The Lost Children Net Label proudly presents it's second release by Charts and Maps, even more intrinsically unclassifiable yet still grooving around in their unique texture of fusion and post-psychedelic.
Charts and Maps have always been a difficult band to figure out. I was at both their first and last shows - I saw them develop from a loud, jumbled mess of good ideas wrenched together at angles to one of the most aggressively forward-thinking end electrifying live bands on the Los Angeles underground circuit. Dead Horse, much more than any previous recording, captures the sheer bombast of their live performances. It was recorded at the band's pinnacle, on the eve of their final performance at the tail end of 2009. Clashing personalities and gargantuan creative workloads pulled them in different directions. This is where the Heard of Elephants family tree comes in -- It gets a bit complicated. Khawaja (bass), Melancon (drums), and Allison (sax/vocals) currently play in Woolen. Melancon, Allison and Watford (guitar) are part of Random Patterns, and John Taylor (guitar) is one half of Semiconscious Gloria.

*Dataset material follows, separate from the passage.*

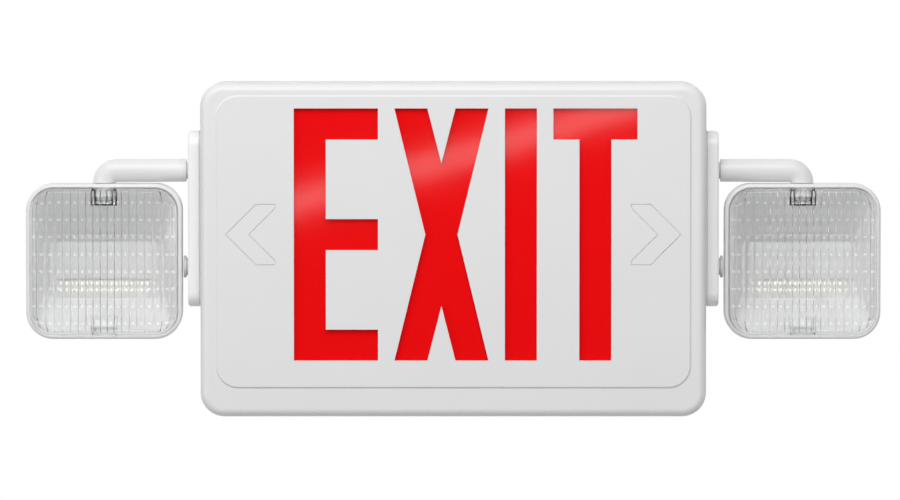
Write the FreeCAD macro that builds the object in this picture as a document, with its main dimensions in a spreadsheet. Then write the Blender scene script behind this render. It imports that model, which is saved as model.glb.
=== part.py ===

Their music is the convergence of a number of diverse tendencies. They're one part ballsy big band jazz, another shimmery post-rock act with walls of melodic sound, a mathy-but-not-calculator-mathy garage-prog outfit, or an ill-tempered funk band with bad intentions -- all underpinned by an almost reckless sense of imagination, deep, grooving beats and eloquent, nimble lead melodies.
The album opens with the cheekily titled 'Take Me Back To Highland Park (Or I Will Die a Gruesome Death),' inspired after a night out in Hollywood. It is loud and stompy, sax heavy and skipping almost entirely through odd-time signatures while managing to be all up in your face without jamming on the distortion pedal. The epic, sweaty 11-minute opus 'In the Town of Machine,' follows, weaving an ominous melodic narrative inspired by the film Dead Man through a number of dystopian sonic landscapes, most culminating in absolutely searing lead lines by guitarist John Taylor. I'm loathe to use the word 'incendiary' to describe guitar playing, but, I mean it; I honestly believe that the man can start fires with his fingers alone.

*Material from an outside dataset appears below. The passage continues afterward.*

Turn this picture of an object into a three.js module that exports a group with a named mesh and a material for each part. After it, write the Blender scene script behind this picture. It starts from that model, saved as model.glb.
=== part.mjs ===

The album closes with the band's final song, the title track 'Dead Horse.' I would argue that it is their finest work, one of the few to include prominent vocals (though you won't find a lyric sheet attached anywhere) and is vast in concept but concise in execution. Waves of sound lull you into a sense of comfort before dropping you off, leaving your floating in a futurist pool. Abruptly a mean funk commences. It's all syncopated and raw and signature Charts and Maps before the intensity drops to a pause. Then it builds slowly into what band members have described as 'a descent into hell.' And you can see why. It is as if they knew this was their final communication with the world and they wanted to get it all out. At the crashing end, every member is playing at 10 before the beast collapses, winded and spent.
Whether this is your cup of tea or not, Charts and Maps and this album in particular is an experiment going defiantly against the grain in Los Angeles with equal dashings of aggression and aplomb.